Charles W. Burson, Atty. Gen., Debra K. Inglis, Asst. Atty. Gen. (argued and briefed), Nashville, for respondent-appellant.
Before: KEITH and MARTIN, Circuit Judges; and BELL, District Judge.*
BOYCE F. MARTIN, Jr., Circuit Judge.
Jack Morgan, who is warden of the Tennessee State Penitentiary, appeals the judgment of the district court granting James Thomas Jefferson a writ of habeas corpus under 28 U.S.C. § 2254. For the following reasons, we affirm.
On July 23, 1968, a Davidson County, Tennessee, grand jury indicted Jefferson, a black citizen, for first-degree murder, rape, and assault with intent to commit murder. The grand jury that indicted Jefferson contained two black members out of 13 total members. Prior to trial, Jefferson filed a plea in abatement alleging a systematic exclusion of blacks from grand and petit juries in Davidson County. Without the benefit of a hearing, the trial court denied Jefferson's plea after ruling there was no systematic exclusion of blacks from juries.
Jefferson's first trial ended when the trial court declared a mistrial because the petit jury, which was composed of seven whites and five blacks, was unable to reach a unanimous verdict. At his second trial, Jefferson again alleged that the county had systematically excluded blacks from grand and petit juries. The trial court overruled Jefferson's objection, and the jury, which was composed of ten whites and two blacks, convicted Jefferson. He was sentenced to 99 years in prison.
On appeal, the Tennessee Court of Criminal Appeals remanded the case to the trial court with instructions to conduct an evidentiary hearing on the issue of the systematic exclusion of blacks from juries. The Tennessee Supreme Court affirmed the remand order. On remand, the trial court limited Jefferson's proof of his claim to the composition of the particular grand jury that indicted him and to the particular petit jury that convicted him. The trial court subsequently held there was no systematic exclusion of blacks from either jury. In 1977, the Tennessee Court of Criminal Appeals affirmed the trial court's decision, 559 S.W.2d 649, and the Tennessee Supreme Court denied certiorari.

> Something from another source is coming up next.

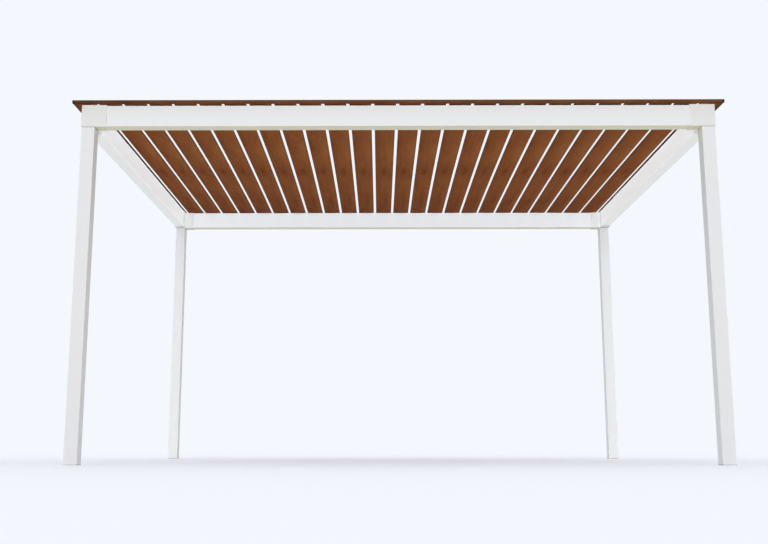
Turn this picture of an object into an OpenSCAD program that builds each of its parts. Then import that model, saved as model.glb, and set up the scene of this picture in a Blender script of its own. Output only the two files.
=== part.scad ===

On April 1, 1982, Jefferson filed a petition for a writ of habeas corpus in federal district court. Jefferson requested the district court to quash his indictment and to vacate his conviction because Davidson County had systematically excluded blacks from grand and petit juries in violation of the Equal Protection Clause and the Sixth Amendment's fair-cross-section requirement. At an evidentiary hearing, Jefferson presented evidence that in the decade prior to his indictment, from 1958 through 1968, two criminal court judges selected grand jurors under a "key man" system. Under the "key man" system, the judges personally selected prospective grand jurors from the community at large. During this time period, the judges selected 33 grand juries, with each grand jury being composed of 13 members including one foreperson. Of the 33 grand juries, Jefferson established the racial composition of 26 grand juries. The proof showed that no more than 20 blacks served in the 338 positions available on the 26 grand juries. Consequently, the grand juries were, at most, 5.9% black. During this same time period, the population of Davidson County was approximately 18.5% black. The district court concluded the state had violated equal protection guarantees by systematically excluding blacks from grand juries including excluding blacks from the position of grand jury foreperson. The court granted Jefferson a writ of habeas corpus and ordered the state to re-indict Jefferson within 90 days or release him from custody.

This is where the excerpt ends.